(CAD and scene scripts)
[START]

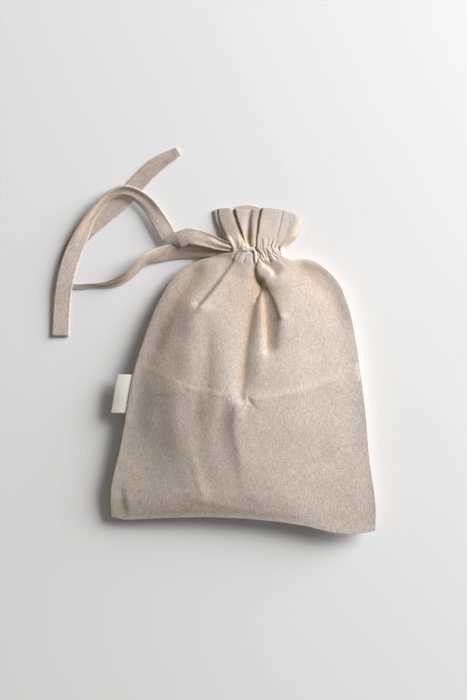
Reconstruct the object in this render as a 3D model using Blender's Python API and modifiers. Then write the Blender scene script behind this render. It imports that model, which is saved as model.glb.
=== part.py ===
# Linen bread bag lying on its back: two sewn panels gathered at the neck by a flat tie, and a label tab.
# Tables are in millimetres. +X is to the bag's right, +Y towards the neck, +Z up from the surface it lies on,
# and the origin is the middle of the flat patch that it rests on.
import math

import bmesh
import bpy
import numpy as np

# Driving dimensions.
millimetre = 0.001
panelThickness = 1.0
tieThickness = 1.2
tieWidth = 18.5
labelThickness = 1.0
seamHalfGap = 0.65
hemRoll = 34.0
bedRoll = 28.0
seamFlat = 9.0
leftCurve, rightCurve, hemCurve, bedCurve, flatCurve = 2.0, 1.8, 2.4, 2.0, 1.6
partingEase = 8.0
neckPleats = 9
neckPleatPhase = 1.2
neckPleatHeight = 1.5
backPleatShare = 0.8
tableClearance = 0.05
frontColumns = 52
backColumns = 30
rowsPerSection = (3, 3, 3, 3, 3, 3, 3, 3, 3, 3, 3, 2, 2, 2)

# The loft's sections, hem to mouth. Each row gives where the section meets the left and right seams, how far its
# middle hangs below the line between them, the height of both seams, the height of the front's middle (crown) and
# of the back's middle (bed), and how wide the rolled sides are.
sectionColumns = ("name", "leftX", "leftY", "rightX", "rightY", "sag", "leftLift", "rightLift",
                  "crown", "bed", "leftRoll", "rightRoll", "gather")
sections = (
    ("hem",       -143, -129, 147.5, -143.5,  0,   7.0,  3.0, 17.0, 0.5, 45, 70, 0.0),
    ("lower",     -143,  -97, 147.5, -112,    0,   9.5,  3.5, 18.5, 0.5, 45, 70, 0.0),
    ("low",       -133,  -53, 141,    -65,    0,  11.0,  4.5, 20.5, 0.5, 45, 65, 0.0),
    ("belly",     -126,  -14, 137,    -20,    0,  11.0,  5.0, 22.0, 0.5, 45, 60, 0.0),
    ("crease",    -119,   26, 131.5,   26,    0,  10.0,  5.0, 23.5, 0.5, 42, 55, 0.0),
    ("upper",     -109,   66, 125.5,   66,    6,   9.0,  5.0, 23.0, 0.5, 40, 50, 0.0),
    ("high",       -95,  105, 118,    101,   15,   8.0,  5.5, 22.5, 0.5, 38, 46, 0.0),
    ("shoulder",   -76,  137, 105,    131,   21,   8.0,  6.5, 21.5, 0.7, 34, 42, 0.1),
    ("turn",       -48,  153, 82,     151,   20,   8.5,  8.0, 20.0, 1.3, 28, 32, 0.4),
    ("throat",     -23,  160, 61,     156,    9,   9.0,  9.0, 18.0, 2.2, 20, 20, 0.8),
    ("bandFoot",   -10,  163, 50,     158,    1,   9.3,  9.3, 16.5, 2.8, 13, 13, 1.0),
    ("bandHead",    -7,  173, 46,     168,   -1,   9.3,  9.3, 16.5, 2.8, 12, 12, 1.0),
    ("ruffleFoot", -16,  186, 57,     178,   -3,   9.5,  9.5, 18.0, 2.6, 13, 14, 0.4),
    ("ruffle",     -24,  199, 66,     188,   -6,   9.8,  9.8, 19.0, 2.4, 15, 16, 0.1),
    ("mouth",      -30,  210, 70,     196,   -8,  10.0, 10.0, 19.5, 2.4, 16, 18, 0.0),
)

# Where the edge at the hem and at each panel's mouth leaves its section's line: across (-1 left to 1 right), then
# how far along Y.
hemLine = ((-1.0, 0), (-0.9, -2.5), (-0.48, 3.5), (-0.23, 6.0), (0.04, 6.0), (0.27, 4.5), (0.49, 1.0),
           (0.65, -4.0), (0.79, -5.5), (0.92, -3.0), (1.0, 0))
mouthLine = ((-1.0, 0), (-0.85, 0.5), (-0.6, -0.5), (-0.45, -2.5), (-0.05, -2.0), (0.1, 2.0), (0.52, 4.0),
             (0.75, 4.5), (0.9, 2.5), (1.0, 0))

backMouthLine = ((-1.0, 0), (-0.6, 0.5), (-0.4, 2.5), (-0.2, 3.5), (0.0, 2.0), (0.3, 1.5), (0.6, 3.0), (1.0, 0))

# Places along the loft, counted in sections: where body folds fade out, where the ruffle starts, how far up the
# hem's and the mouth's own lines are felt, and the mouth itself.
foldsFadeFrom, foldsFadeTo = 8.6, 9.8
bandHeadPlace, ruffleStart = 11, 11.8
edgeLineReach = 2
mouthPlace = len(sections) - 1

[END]
[START]

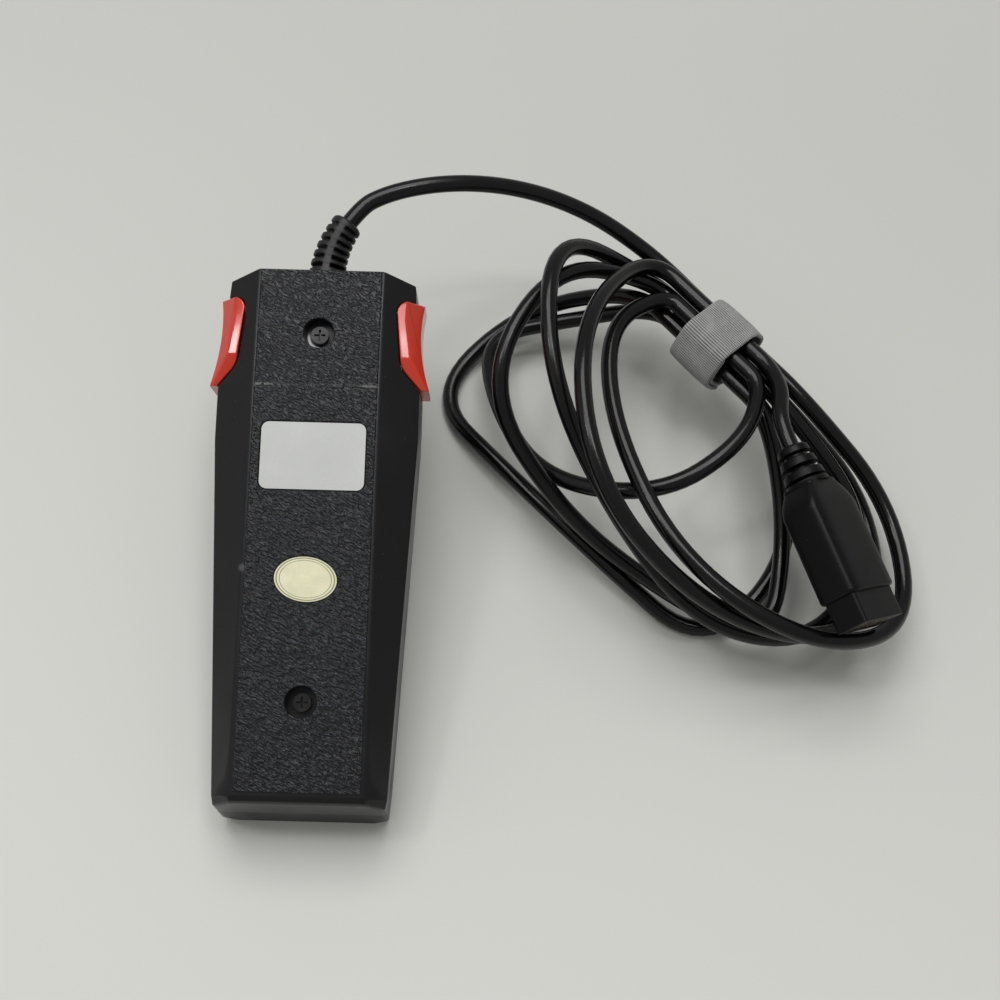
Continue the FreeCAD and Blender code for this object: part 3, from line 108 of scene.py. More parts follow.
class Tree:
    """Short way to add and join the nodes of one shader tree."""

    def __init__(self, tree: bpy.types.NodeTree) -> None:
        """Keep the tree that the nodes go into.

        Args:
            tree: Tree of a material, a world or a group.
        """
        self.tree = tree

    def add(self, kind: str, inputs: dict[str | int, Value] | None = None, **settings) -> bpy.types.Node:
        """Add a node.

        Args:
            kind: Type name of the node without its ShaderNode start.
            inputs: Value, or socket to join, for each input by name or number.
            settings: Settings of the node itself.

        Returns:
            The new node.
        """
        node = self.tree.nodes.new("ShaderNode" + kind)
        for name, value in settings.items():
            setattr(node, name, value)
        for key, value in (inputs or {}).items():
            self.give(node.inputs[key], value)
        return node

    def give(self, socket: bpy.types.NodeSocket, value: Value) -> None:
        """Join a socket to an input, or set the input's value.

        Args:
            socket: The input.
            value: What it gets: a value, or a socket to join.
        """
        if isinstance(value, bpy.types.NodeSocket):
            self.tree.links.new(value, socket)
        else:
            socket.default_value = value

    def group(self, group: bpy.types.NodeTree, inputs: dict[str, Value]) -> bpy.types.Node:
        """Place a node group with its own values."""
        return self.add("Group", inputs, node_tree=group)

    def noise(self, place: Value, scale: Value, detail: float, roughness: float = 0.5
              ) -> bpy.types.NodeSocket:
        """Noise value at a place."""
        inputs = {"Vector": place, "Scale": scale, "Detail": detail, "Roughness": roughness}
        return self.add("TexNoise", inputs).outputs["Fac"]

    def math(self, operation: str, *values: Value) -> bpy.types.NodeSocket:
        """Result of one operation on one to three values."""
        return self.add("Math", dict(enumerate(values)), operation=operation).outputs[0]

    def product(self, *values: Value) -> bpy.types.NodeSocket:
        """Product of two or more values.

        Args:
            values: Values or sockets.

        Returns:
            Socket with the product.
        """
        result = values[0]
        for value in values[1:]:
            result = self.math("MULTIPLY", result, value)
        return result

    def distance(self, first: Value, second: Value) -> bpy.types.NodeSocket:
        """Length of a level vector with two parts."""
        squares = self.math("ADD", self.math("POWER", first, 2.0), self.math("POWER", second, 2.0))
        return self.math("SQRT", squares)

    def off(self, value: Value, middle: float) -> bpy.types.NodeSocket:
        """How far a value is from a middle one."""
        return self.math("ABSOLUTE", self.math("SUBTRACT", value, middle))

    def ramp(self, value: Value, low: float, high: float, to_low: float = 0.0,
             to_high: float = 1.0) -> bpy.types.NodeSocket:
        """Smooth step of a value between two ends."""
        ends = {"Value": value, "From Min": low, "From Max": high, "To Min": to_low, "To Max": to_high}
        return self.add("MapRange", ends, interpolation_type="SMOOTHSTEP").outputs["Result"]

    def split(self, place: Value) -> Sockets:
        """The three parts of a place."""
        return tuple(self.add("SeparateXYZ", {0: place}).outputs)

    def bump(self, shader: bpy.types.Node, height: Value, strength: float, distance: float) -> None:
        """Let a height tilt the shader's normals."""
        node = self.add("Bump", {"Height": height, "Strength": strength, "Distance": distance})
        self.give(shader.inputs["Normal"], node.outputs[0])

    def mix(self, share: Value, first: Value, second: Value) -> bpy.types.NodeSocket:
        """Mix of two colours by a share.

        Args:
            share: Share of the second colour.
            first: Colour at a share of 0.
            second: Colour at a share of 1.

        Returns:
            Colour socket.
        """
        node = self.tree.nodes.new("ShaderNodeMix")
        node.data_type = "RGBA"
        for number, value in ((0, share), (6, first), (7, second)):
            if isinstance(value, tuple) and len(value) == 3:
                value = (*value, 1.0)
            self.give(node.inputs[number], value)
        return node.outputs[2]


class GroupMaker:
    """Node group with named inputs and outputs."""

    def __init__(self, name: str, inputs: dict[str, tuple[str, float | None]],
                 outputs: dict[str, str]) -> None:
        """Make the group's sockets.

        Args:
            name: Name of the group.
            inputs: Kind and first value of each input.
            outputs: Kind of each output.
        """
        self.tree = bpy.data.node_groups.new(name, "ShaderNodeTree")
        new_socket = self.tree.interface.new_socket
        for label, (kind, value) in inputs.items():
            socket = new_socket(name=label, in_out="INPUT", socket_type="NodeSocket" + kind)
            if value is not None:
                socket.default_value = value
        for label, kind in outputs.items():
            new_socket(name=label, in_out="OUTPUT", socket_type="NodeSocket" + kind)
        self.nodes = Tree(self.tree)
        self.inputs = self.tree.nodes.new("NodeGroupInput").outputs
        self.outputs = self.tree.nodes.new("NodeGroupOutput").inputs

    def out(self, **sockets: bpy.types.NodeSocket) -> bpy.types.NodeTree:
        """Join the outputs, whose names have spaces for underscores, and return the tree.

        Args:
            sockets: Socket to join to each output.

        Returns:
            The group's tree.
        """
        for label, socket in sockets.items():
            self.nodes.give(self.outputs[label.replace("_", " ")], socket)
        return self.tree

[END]

What this task involves: Output exactly the lines running from the line containing "Continue the FreeCAD" through the line containing "the input's value.", and only those lines.

Response to this task:
Continue the FreeCAD and Blender code for this object: part 3, from line 108 of scene.py. More parts follow.
class Tree:
    """Short way to add and join the nodes of one shader tree."""

    def __init__(self, tree: bpy.types.NodeTree) -> None:
        """Keep the tree that the nodes go into.

        Args:
            tree: Tree of a material, a world or a group.
        """
        self.tree = tree

    def add(self, kind: str, inputs: dict[str | int, Value] | None = None, **settings) -> bpy.types.Node:
        """Add a node.

        Args:
            kind: Type name of the node without its ShaderNode start.
            inputs: Value, or socket to join, for each input by name or number.
            settings: Settings of the node itself.

        Returns:
            The new node.
        """
        node = self.tree.nodes.new("ShaderNode" + kind)
        for name, value in settings.items():
            setattr(node, name, value)
        for key, value in (inputs or {}).items():
            self.give(node.inputs[key], value)
        return node

    def give(self, socket: bpy.types.NodeSocket, value: Value) -> None:
        """Join a socket to an input, or set the input's value.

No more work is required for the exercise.